WHAT YOU SHOULD DO –
Reproduce the top of the data verbatim, through and including the line that contains "return node.outputs[output]".

DATA SEGMENT –

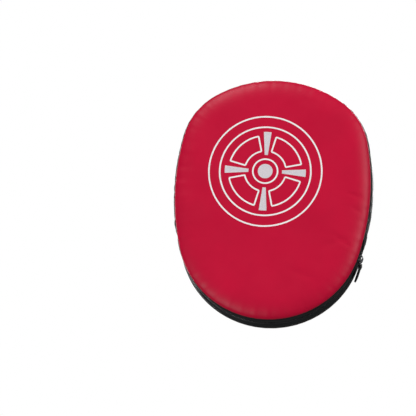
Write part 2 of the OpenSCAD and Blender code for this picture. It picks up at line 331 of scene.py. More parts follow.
class Surface:
    """A material with a Principled shader; sockets are given by name with _ for a space."""

    def __init__(self, name, color, roughness, **sockets):
        self.material = bpy.data.materials.new(name)
        self.material.use_nodes = True
        self.nodes = self.material.node_tree.nodes
        self.links = self.material.node_tree.links
        self.shader = self.nodes["Principled BSDF"]
        self.shader.inputs["Base Color"].default_value = (*color, 1)
        self.shader.inputs["Roughness"].default_value = roughness
        for key, value in sockets.items():
            self.shader.inputs[key.replace("_", " ")].default_value = value
        self.place = self.add("ShaderNodeTexCoord").outputs["Object"]

    def add(self, kind, **values):
        """A node, with its inputs and settings given by name."""
        node = self.nodes.new(kind)
        for key, value in values.items():
            if key in node.inputs:
                node.inputs[key].default_value = value
            else:
                setattr(node, key, value)
        return node

    def noise(self, **values):
        """The value of a noise texture over the object's own coordinates."""
        return self.texture("ShaderNodeTexNoise", "Fac", **values)

    def texture(self, kind, output, **values):
        """An output of a texture over the object's own coordinates."""
        node = self.add(kind, **values)
        self.links.new(self.place, node.inputs["Vector"])
        return node.outputs[output]

    def combine(self, operation, *terms):
        """A maths node's result over outputs and plain numbers."""
        node = self.add("ShaderNodeMath", operation=operation)
        for place, term in zip(node.inputs, terms):
            if isinstance(term, float):
                place.default_value = term
            else:
                self.links.new(term, place)
        return node.outputs["Value"]

    def tint(self, value, low, dark, high, light):
        """Colour the surface from dark to light as value goes from low to high."""
        ramp = self.add("ShaderNodeValToRGB")
        for stop, place, color in zip(ramp.color_ramp.elements, (low, high), (dark, light)):
            stop.position = place
            stop.color = (*color, 1)
        self.links.new(value, ramp.inputs["Fac"])
        self.links.new(ramp.outputs["Color"], self.shader.inputs["Base Color"])

    def uneven_gloss(self, value, low, high):
        """Roughness from low to high as value goes from 0 to 1."""
        spread = self.add("ShaderNodeMapRange", **{"To Min": low, "To Max": high})
        self.links.new(value, spread.inputs["Value"])
        self.links.new(spread.outputs["Result"], self.shader.inputs["Roughness"])

    def bump(self, height, strength, distance):
        """Raise the surface by height times distance, in metres."""
        node = self.add("ShaderNodeBump", Strength=strength, Distance=distance)
        self.links.new(height, node.inputs["Height"])
        self.links.new(node.outputs["Normal"], self.shader.inputs["Normal"])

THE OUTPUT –
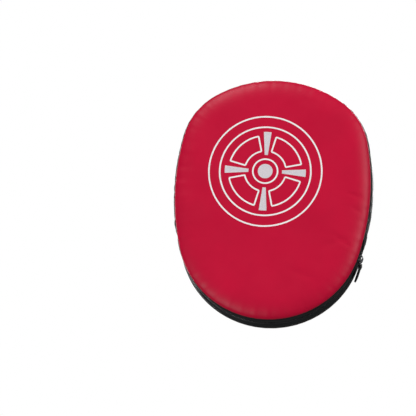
Write part 2 of the OpenSCAD and Blender code for this picture. It picks up at line 331 of scene.py. More parts follow.
class Surface:
    """A material with a Principled shader; sockets are given by name with _ for a space."""

    def __init__(self, name, color, roughness, **sockets):
        self.material = bpy.data.materials.new(name)
        self.material.use_nodes = True
        self.nodes = self.material.node_tree.nodes
        self.links = self.material.node_tree.links
        self.shader = self.nodes["Principled BSDF"]
        self.shader.inputs["Base Color"].default_value = (*color, 1)
        self.shader.inputs["Roughness"].default_value = roughness
        for key, value in sockets.items():
            self.shader.inputs[key.replace("_", " ")].default_value = value
        self.place = self.add("ShaderNodeTexCoord").outputs["Object"]

    def add(self, kind, **values):
        """A node, with its inputs and settings given by name."""
        node = self.nodes.new(kind)
        for key, value in values.items():
            if key in node.inputs:
                node.inputs[key].default_value = value
            else:
                setattr(node, key, value)
        return node

    def noise(self, **values):
        """The value of a noise texture over the object's own coordinates."""
        return self.texture("ShaderNodeTexNoise", "Fac", **values)

    def texture(self, kind, output, **values):
        """An output of a texture over the object's own coordinates."""
        node = self.add(kind, **values)
        self.links.new(self.place, node.inputs["Vector"])
        return node.outputs[output]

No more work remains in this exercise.